Since its foundation, the AK Party has rightfully been designated as a ‘political party of public service’ as the AK Party’s leadership has always focused its political energy on Turkey’s public administration deficit. During the first decade of its political power, a steady economic growth had been accompanied with various ameliorations primarily in the fields of transportation and health. From the problem of overcrowded classrooms in education to the revolutionary changes for the benefit of disabled citizens, the AK Party’s politics of public service has achieved significant success in various fields of social life.
Thanks to its organizational and communicational capabilities, which were directly inherited from the Welfare Party, the AK Party has been in political power for 17 years. As Recep Tayyip Erdogan has successfully been taking the leading role, the rest of the AK Party’s cadres seems to be successful as well. However, the AK Party’s reliance on Erdogan’s leadership for winning general and local elections has concluded with the weakening of the AK Party’s organizational structure and the linkage between the electors and the political party.
The AK Party’s reliance on Erdogan’s leadership for winning elections has concluded with the weakening of the AK Party’s organizational structure.
Learning the need to remain close to the people from the AK Party’s political success, Ekrem Imamoglu draws himself away from the hate discourse of the Republican People’s Party (CHP) and instead adopts a much more moderate political discourse that mainly relies on projects and services. Nonetheless, people will not find Imamoglu’s political discourse credible and convincing until the CHP itself abandons its discriminatory and exclusionist political discourse.

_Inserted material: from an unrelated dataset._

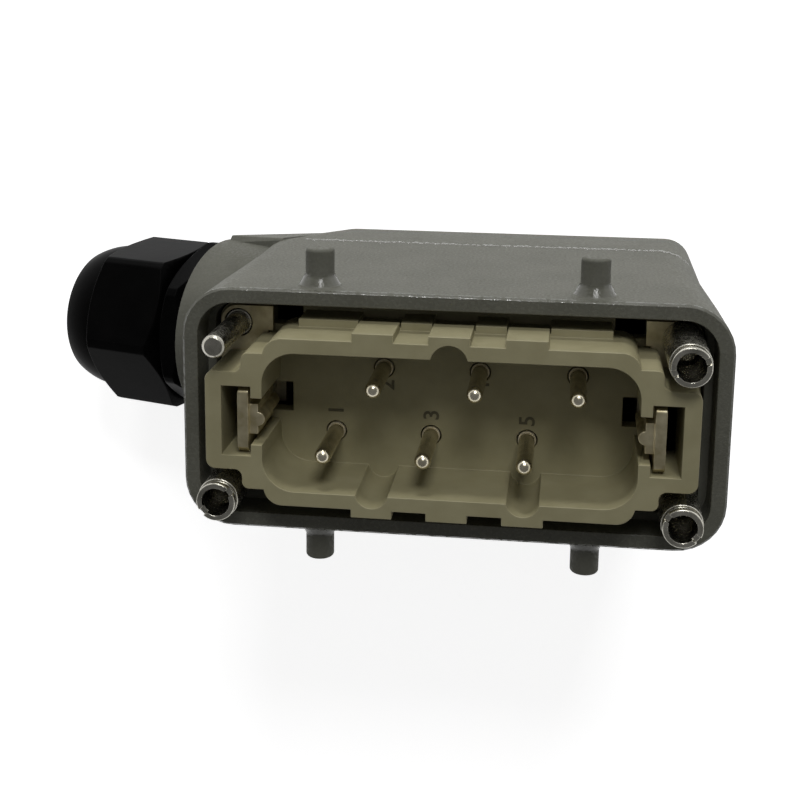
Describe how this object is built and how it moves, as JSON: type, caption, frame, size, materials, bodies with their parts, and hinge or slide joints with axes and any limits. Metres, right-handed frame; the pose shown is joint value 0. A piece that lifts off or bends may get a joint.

Although Imamoglu’s political promises influences Turkey’s young voters, mature voters hesitate about the CHP’s sincerity due to its negative political record. Being highly discontented about its political history, Turkish electors cannot easily be convinced to vote for the CHP even though they personally feel sympathy for its municipal candidate. Highly valuing the AK Party’s policies and public services, Turkish electors are inclined to vote for the ruling AK Party if only the linkage between the candidate and the electors could have been restored.
Populism or public service?
In the recent years, populism has become one of the most controversial and frequently-used concepts of politics. Amongst the leftist political parties, Bulent Ecevit was the most populist political leader. Holding up Ecevit as an example, Muharrem Ince appealed to populist political discourses both in his struggle for the CHP’s chairmanship and Turkey’s presidency. As soon as his candidacy for Turkey’s presidency was announced, Ince had adopted a populist language to convey his political message to large masses of people. Yet, his politics backfired due to the insincerity of his attitudes and expressions.
People still hesitate to vote for Imamoglu as the CHP never adopts a service-based political vision and neglects political sensitivities of the people in forming its alliances.
With reference to his inclusive and reconciliatory discourses, Imamoglu adopts a populist political attitude as well. As opposed to the CHP’s exclusionist political discourse, Imamoglu’s electoral campaign aimed at appealing to large masses of people, including the AK Party’s voters. In the printed bulletins, Ekrem Imamoglu has even adopted a cunning electoral strategy by emphasizing his surname ‘Imamoglu.’ In other words, he appears to imitate the AK Party’s political discourses which has always been criticized by the CHP for abusing the religious feelings of Turkey’s electorate. Nonetheless, people still hesitate to vote for Imamoglu, as the CHP never adopts a service-based political vision and always neglects political sensitivities of the people in forming its alliances with other political parties.
In contrast, the AK Party has succeeded to strengthen its political discourses by changing the sociology of Turkey’s electorate and creating a new class of electors, and taking the resolution of Istanbul’s urban problems (such as urban poverty, lack of infrastructure, population density) into the center of its political agenda. Yet, as the AK Party won both general and local elections thanks mainly to Erdogan’s strong leadership. The linkage between the people and the AK Party has weakened. As Turkey’s economic problems exacerbate, Turkish electors have begun to adopt a new electoral attitude that is separated from political ideologies and allegiances.
As Turkey’s economic problems exacerbate, Turkish electors have begun to adopt a new electoral attitude that is partly different from political commitments.
In such a political and economic milieu, Imamoglu strives to gain the support of Turkey’s public opinion by adopting a moderate and inclusive political discourse. Imitating Binali Yildirim’s moderate political stance and the AK Party’s public service-based political vision, the CHP aims at gaining the votes of those electors who are less political and who could have voted for different political parties. Nonetheless, the CHP’s political sincerity is still open to dispute.
Consequently, winning Istanbul’s municipal elections is almost equal to winning Turkey’s elections. Therefore, political discourses pertaining to Istanbul’s governance that are developed by the competing candidates for the local elections of June 23 will certainly shape Turkey’s political future.